最近、巷に“カリスマ”が氾濫しています。カリスマ美容師、カリスマモデル、カリスマ店員など、マスコミがこぞって人気のある人や憧れの対象となる人物に対して枕詞のように使っている、いわゆる流行語になっています。そもそもカリスマとは新約聖書で「神からの賜物(ギフト)」を意味するものでした。
この限定的に使われてきた宗教用語が世の中に広まるきっかけとなったのは、「政治家や預言者など特定の個人に宿る超自然的、超人的、非日常的な資質や能力」を持った一個人が大多数を支配(服従)する理由として、ある社会学者が取り上げたことによります。その後もリーダーシップについての研究が進み、カリスマといわれるリーダーの行動特性がさまざまな形で定義付けられてきました。今回はカリスマティック・リーダーシップというものをベースに、リーダーシップについて語ってみたいと思います(参考:Conger-Kanungo Scale of Charismatic Leadership)。
まず「現状との関係性」です。カリスマティック・リーダーは変化を常に求めています。今を否定して新たなモノやコトを創造するエネルギーを持っているといわれます。また、「目標」を設定するに当たっては先のとおり現状を否定する傾向にあることから、今とは異なる理想的なビジョンを描いていきます。よって「専門性」についてのとらえ方も、革新的な方法を探求し、現状を超えたいという意志を常に見せていく傾向にあります。
このように変革という視点にあるため、高い「感受性」を持っています。同じ事象でもとらえ方が人とは違うからこそカリスマ性が出てくるものなのです。「パワーの源泉」においては、専門性や人からの尊敬、そして英雄としての称賛などに基づいており、ビジョン達成を常にリードしていくことがモチベーションとなっています。そして、リーダーの後についてくるフォロワーと呼ばれる人々との「関係性」については、フォロワーを変革の支持者に変えていく立場になっています。
病医院の院長には、3つの立場があります。まずは当たり前ですが、医者としての立場です。次に経営者です。そして、3つ目が監督者です。結果として、医者、経営者、監督者、それぞれの立場でのリーダーシップを発揮することが必要となってきます。

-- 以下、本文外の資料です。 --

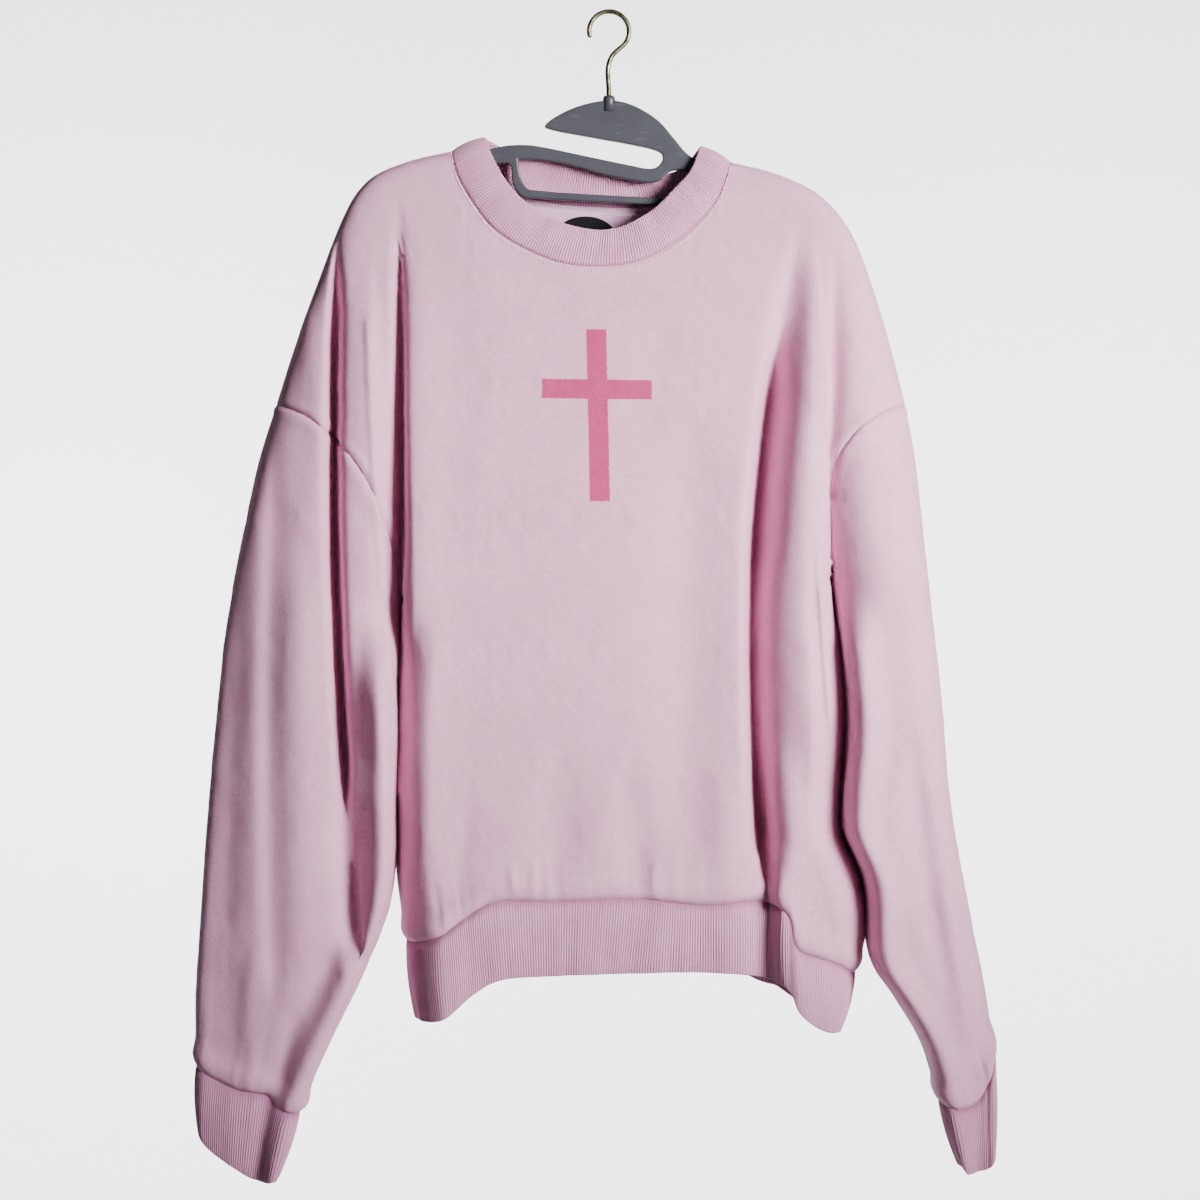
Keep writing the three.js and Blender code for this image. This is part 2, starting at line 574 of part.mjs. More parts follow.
// Outward directions, shared by the pieces that meet at a seam
const placeName = (point) => [point.x, point.y, point.z].map((value) => value.toFixed(3)).join(' ');
const directions = new Map();

function addDirections({ grid, ring, flip }) {
  const columns = ring ? grid.length : grid.length - 1;
  for (let i = 0; i < columns; i += 1) {
    for (let j = 0; j < grid[0].length - 1; j += 1) {
      const next = grid[(i + 1) % grid.length];
      const corners = [grid[i][j], next[j], next[j + 1], grid[i][j + 1]];
      const across = corners[2].clone().sub(corners[0]);
      const down = corners[3].clone().sub(corners[1]);
      const face = across.cross(down).multiplyScalar(flip ? 1 : -1);
      for (const corner of corners) {
        const name = placeName(corner);
        directions.set(name, (directions.get(name) || new THREE.Vector3()).add(face));
      }
    }
  }
}

Object.values(panels).forEach(addDirections);
const outward = (point) => directions.get(placeName(point)).clone().normalize();

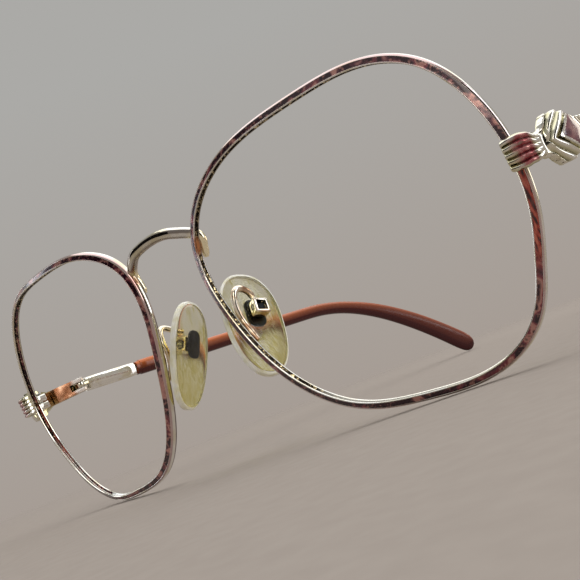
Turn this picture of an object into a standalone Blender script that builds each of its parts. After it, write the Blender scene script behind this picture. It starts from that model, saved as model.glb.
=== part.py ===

特に大きな規模の病院の理事長や、複数の診療所を開設したり介護系を展開したりしている院長先生は、漏れずにリーダーシップ力が高いものです。これまで経営面において意欲的な先生にお会いしてきました。だからといって、カリスマ性を強烈に感じる先生ばかりではありません。冒頭、世の中にカリスマがはん濫していると申し上げましたが、“カリスマ”が世に多くいることは本来の意味からするとあり得ないのです。それでも成功を収めているノンカリスマティックな経営者のリーダーシップがあります。それは、どのようなものなのでしょうか。
これまでの経験から、リーダーシップの形式が2つに集約されるように思います。1つ目は、前述のカリスマティック・リーダーの要素の全てではなく、一部が秀でているパターンです。例えば、「専門性」においては革新的な医療を推進することに長けた先生や、前衛的な夢を語り、皆を引き込んでいくのがとても上手な先生です。
もう一つのパターンは、カリスマティック・リーダーシップの逆パターンを徹底的に追求することです。変革ではなく保守です。過去を含めた現在を肯定し、革新的に物事を進めるのではなく、現状レベルに磨きをかけていく姿勢を貫いている先生です。私も経営者として自分にカリスマ性があるとは思えません。しかし、リーダーとしての立場から逃げることはできません。だからこそ、意識して自分のリーダーシップの型を作ることが必要であると、経営コンサルタントとして、また経営者として経験を積むほど強く感じています。